Even then — founded by Lucien Bahaj, who died in 2019 — Lucien was defiantly more ambitious and it still is. I went last week with a couple of friends, having heard that the place was as popular as ever. When I last visited in 2015, the customers were mainly gray-headed and sat reading the New Yorker or a volume of Proust. Now, as the early evening sunlight blazed in the front window, a younger crowd of fashionistas and art hangers-on dominated the dining room, judging by appearance and overheard snatches of conversation, as the tiny place filled up and became crowded.

A painting of guys with hats sitting around a table.
The back room of Lucien.

In the 25 years since it opened, the walls in the front room had accumulated oodles of signed celebrity photos — where I’d once referred to the place as “pleasantly underdecorated” — and the furniture had become older and more worn. But beyond the bar in the rear enclave, the same Cezanne-style painting was hanging with a patina of age. The waiters still don peg pants and pocket t-shirts in traditional East Village black.

My friends and I were seated at a table that hugged the curve of the wall so that anyone who squeezed past to get a cocktail or glass of wine at the bar had to undergo our scrutiny (and we, in turn, received curious stares).

I won’t bore you by comparing specific dishes with the way they used to be.
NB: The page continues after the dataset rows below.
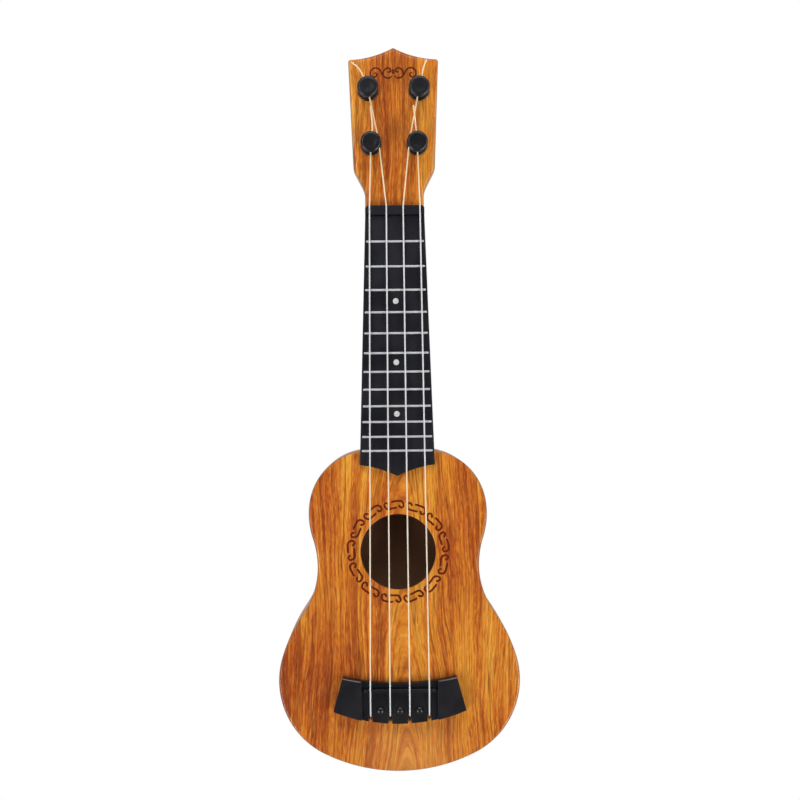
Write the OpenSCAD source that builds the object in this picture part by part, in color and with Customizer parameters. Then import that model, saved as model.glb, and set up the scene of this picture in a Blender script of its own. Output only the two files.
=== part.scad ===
// Small four-string toy ukulele. It stands upright here: X is across the
// body, +Z runs up the neck and the strings face -Y. The origin is on the
// ground under the middle of the instrument.

/* [Body] */
// Height from the tail of the body to the tip of the head
total_h = 431.2; // [415:0.1:450]
// Half of the width of the straight top edge of the body
shoulder_x = 16.8; // [16:0.1:20]
// Depth of the body from soundboard to back
body_depth = 50.5; // [46:0.5:54]
// Thickness of the moulded walls
wall = 2.4; // [1.8:0.1:3]
// Radius of the sound hole
hole_r = 22.3; // [18:0.1:25]
// Height of the centre of the sound hole
hole_z = 130.5; // [125:0.1:134]

/* [Neck and head] */
// Depth of the front shell, from soundboard to parting line
front_depth = 8; // [7:0.5:10]
// Thickness of the head
head_depth = 14; // [13:0.5:16]
// Thickness of the neck behind the soundboard plane
neck_depth = 21; // [19:0.5:24]
// Half width of the neck at the nut
nut_half = 17.6; // [17:0.05:19]
// Half width of the neck where it meets the body
neck_half = 22; // [21:0.1:24]

/* [Fretboard] */
// Open string length on which the fret spacing is based
scale_length = 280; // [270:1:290]
// Height of the fretboard end of the nut, where the scale starts
scale_top = 330.7; // [328:0.1:333]
// Number of frets
fret_count = 12; // [8:1:12]
// Thickness of the fretboard
board_t = 3.2; // [2.5:0.1:4]
// Width of a fret along the neck
fret_w = 1.3; // [1:0.1:1.6]
// Height of a fret above the fretboard
fret_h = 0.8; // [0.5:0.1:1]
// Diameter of the white position dots
dot_d = 3.4; // [3:0.1:5]

/* [Strings] */
// Diameter of the nylon strings
string_d = 0.9; // [0.7:0.05:1]
// Spacing of the strings at the nut
nut_pitch = 10; // [9.5:0.1:10.5]
// Spacing of the strings at the saddle
saddle_pitch = 11.6; // [11:0.1:12]

/* [Bridge] */
// Height of the saddle line
saddle_z = 49.1; // [46:0.1:50]
// Height of the wings of the bridge above the soundboard
wing_t = 7; // [6:0.1:8]
// Height of the middle block of the bridge
block_t = 4.6; // [4:0.1:5]
// Height of the saddle above the soundboard
saddle_t = 8; // [7.5:0.1:9]

/* [Tuning pegs] */
// Distance of the upper pegs from the centre line
upper_x = 15.2; // [14.5:0.1:16]
// Height of the upper pegs
upper_z = 405.2; // [403:0.1:406]
// Distance of the lower pegs from the centre line
lower_x = 13.7; // [13.5:0.1:14.5]
// Height of the lower pegs
lower_z = 372.7; // [371:0.1:373]
// Radius of the round cap
cap_r = 5.85; // [5.6:0.05:6.2]
// Height of the peg above the head
peg_h = 14.5; // [12:0.1:15]
// Radius of the string post
post_r = 4; // [3.6:0.1:4.1]

/* [Hidden] */
$fn = 96;

// Planes across the depth, front to back
front_y = -18;
split_y = front_y + front_depth;
head_y = front_y + head_depth;
neck_y = front_y + neck_depth;
back_y = front_y + body_depth;
board_y = front_y - board_t;
inner_y = front_y + wall;

// Angle between the points of a round stretch of outline
arc_step = 5;

// Outlines: each step of a chain is [radius, sweep], with a negative radius
// where the edge turns inwards, or [0, length] for a straight stretch.
upper_bout = [[36.2, 81.3], [47.3, 26.7]];
waist = [[-55.4, 15.8], [-46.2, 37.2]];
lower_bout = [[96, 18], [48.7, 80.5]];
tail_turn = 26.5;
// The outline is drawn down from the top edge of the body, whose height makes it end on the ground
body_top = -last(body_half(0, 0))[1];
head_start = 28;
head_edge = [[-61, 25], [1.5, 89.3], [0, 62.95], [6, 25], [0, 9.5], [-17.5, 27.3]];
// Back of the neck
neck_r = 27;
heel_r = 30;
heel_turn = 68;
heel_z = body_top + 28;
volute_r = 14;
volute_turn = 60;
volute_z = 332.7;
head_join = 352.7;

// Fretboard and nut
nut_w = 5.6;
nut_top = scale_top + nut_w;
nut_rise = 1.9;
board_end_drop = 6.5;
board_end_z = 182.3;
fret_gap = 0.9;
fret_seat = 0.6;
dot_frets = [3, 6, 9];
dot_t = 1;

// Bridge
bridge_top_half = 33.8;
bridge_end_half = 39.3;
bridge_top_end = 57;
bridge_top_mid = 53.2;
bridge_low_end = 37.1;
bridge_low_mid = 29.2;
block_half = 22.7;
slot_w = 2.2;
slot_z = 34.7;
knot_r = 1.3;
pin_pitch = saddle_pitch;
pin_z = 37;
pin_r = 1.5;
pin_head_r = 2.7;
pin_tail = 2;
saddle_half = 21;
saddle_w = 2;
saddle_seat = 1;

// Screws that hold the shells together: [x, z] in the body and in the neck and head
screw_r = 1.5;
screw_head_r = 2.8;
screw_head_t = 1.8;
boss_r = 4;
screw_fit = 0.02;
body_screws = [for (s = [-1, 1]) each [[s * 38, 168], [s * 59, 74], [s * 33, 19]]];
neck_screws = [[0, 388], [0, 352], [0, 262]];
body_seat_y = 12;
neck_seat_y = head_y - 2.4;

// Tuning pegs: numbered like the strings, from the left edge of the nut
peg_x = [-lower_x, -upper_x, upper_x, lower_x];
peg_z = [lower_z, upper_z, upper_z, lower_z];
cap_y = front_y - peg_h;
cap_t = 2.5;
flange_r = 6.2;
flange_t = 1.4;
shaft_r = 3;
running = 0.05;
drive_w = 4.2;
drive_end = 2.4;
key_y = head_y + 1;
key_hub_r = 3.9;
key_hub_t = 3.2;
key_t = 9;
key_r = 4.3;
key_half = 4.4;
key_screw_r = 1.2;
key_screw_head_r = 2.4;
key_screw_head_t = 1.5;
key_screw_seat = 4.2;
hole_bore_r = 0.55;
entry_y = front_y - 3;
// Each free end turns with its peg at its own height above the head, so that no two can meet
first_tail_rise = 4.1;
tail_step = 1.15;
tail_y = [for (level = [1, 0, 3, 2]) front_y - first_tail_rise - level * tail_step];
// Lean of each string where it passes through its post, clockwise from straight up
post_lean = [3, -12, 12, -3];
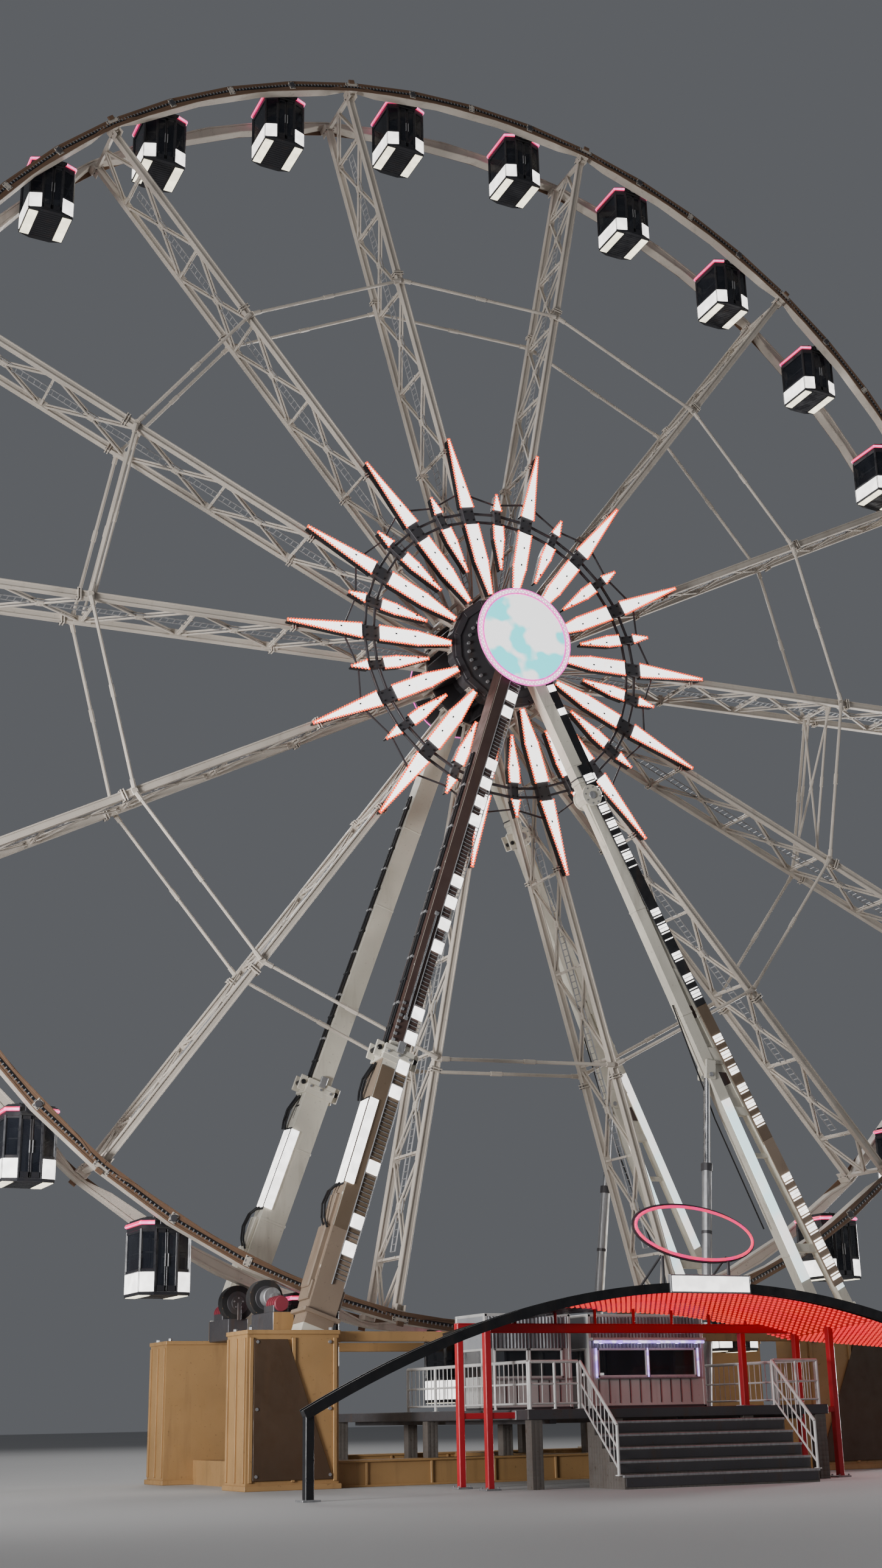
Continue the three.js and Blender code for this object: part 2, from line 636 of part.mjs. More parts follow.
function boothGeometry([x0, x1]) {
  const floor = DECK_TOP + SEAT_GAP;
  const top = DECK_TOP + BOOTH_HEIGHT;
  const [y0, y1] = BOOTH_Y;
  const wall = BOOTH_WALL;
  const body = block([x0, y0, floor], [x1, y1, top]);
  const room = block([x0 + wall, y0 + wall, floor + wall], [x1 - wall, y1 - wall, top - wall]);
  const sill = DECK_TOP + BOOTH_SILL;
  const head = DECK_TOP + BOOTH_WINDOW_TOP;
  const inset = BOOTH_WINDOW_INSET;
  const front = block([x0 + inset, y0 - wall, sill], [x1 - inset, y0 + 2 * wall, head]);
  const side = block([x0 - wall, y0 + inset, sill], [x1 + wall, y1 - inset, head]);
  const door = block(
    [x0 + BOOTH_DOOR[0], y1 - 2 * wall, floor + wall],
    [x0 + BOOTH_DOOR[1], y1 + wall, DECK_TOP + BOOTH_DOOR_TOP],
  );
  return toGeometry(body.subtract(room).subtract(front).subtract(side).subtract(door));
}

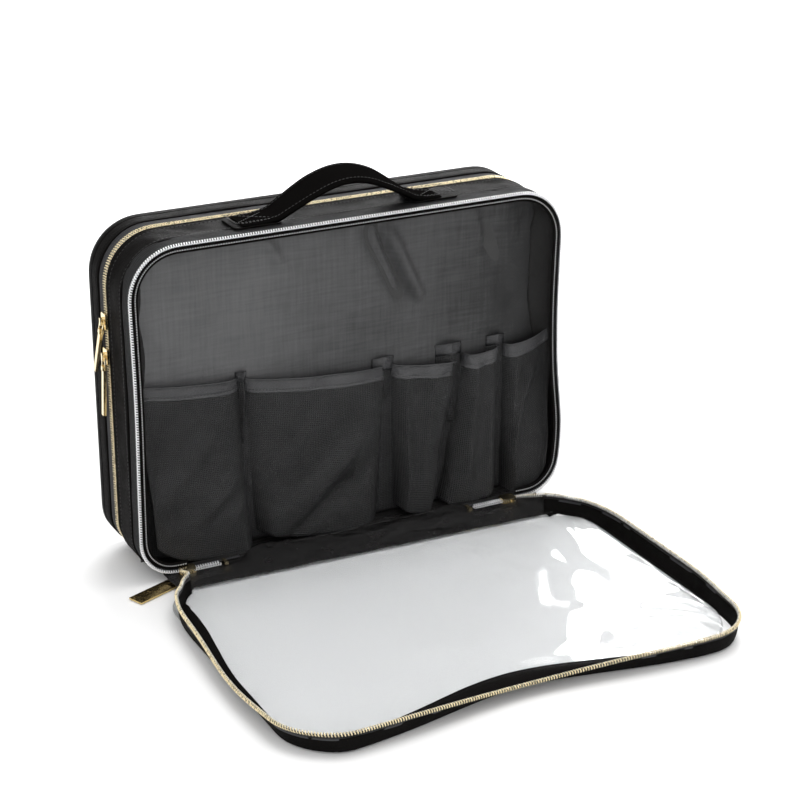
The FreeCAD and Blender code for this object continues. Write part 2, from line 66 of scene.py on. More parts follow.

The menu is mostly the same (though duck done two ways is currently missing), but the prices are now astronomical. However, the bouillabaisse ($58) was one of the best things I’ve eaten so far this year: A thickly populated shallow bowl was studded with scallops, giant shrimp, mussels, littlenecks, and a half lobster rearing up like a monster in a sci-fi flick, in a dense broth shot with tomatoes and Pernod; croutons smeared with peppery rouille launched into the soup like little boats.

It was only after the meal that I discovered a framed copy of my review of the same bouillabaisse when the place opened in the bathroom.

A steak to the left with french fries on the right.
Lucien’s steak frites.
A fork holds a piece of pink steak in the sunlight.
A bite of steak.

The steak frites ($48), too, was up to par. As the waitress suggested, we had the NY strip grilled to a medium rare. It came with a green peppercorn sauce, a useless wad of watercress, and scraggly fries that threatened to upstage the steak. In other words, we gobbled them up before cutting into the steak. But isn’t it part of the definition of a French bistro that the fries are the best thing?

The two entrees were enough for our trio. We’d earlier lined our stomachs with three apps, including slices of a silky duck liver pate strewn with crunchy pink peppercorns ($18), and a French onion soup ($16) that wasn’t different from any other versions in town, gooey, bready, and brown. Which means — order it by all means.

Three appetizer places seen from above.
From upper left, clockwise: Duck liver mousse, Lucien salad, French onion soup.

But best of all the starters was Lucien’s signature salad ($28). When it arrived heaped on the plate, a cavalcade of different lettuces, it looked underdressed. But one bite of a leaf coated with the restaurant’s light, sweet vinaigrette and we were won over. And immediately began digging for the crisp fried artichokes that are buried in its depths.

We washed the dinner down with an excellent bottle of Alsatian pino gris — assertive, and not even slightly fruity or sweet. At the end of the meal, we were still sipping it, and decided to forego the doubtlessly great crème brulee and tarte tatin for dessert. The modest dinner, though a memorable one, had cost us $295, including tax and tip — making Lucien still a great bistro, but now with more formal French restaurant prices.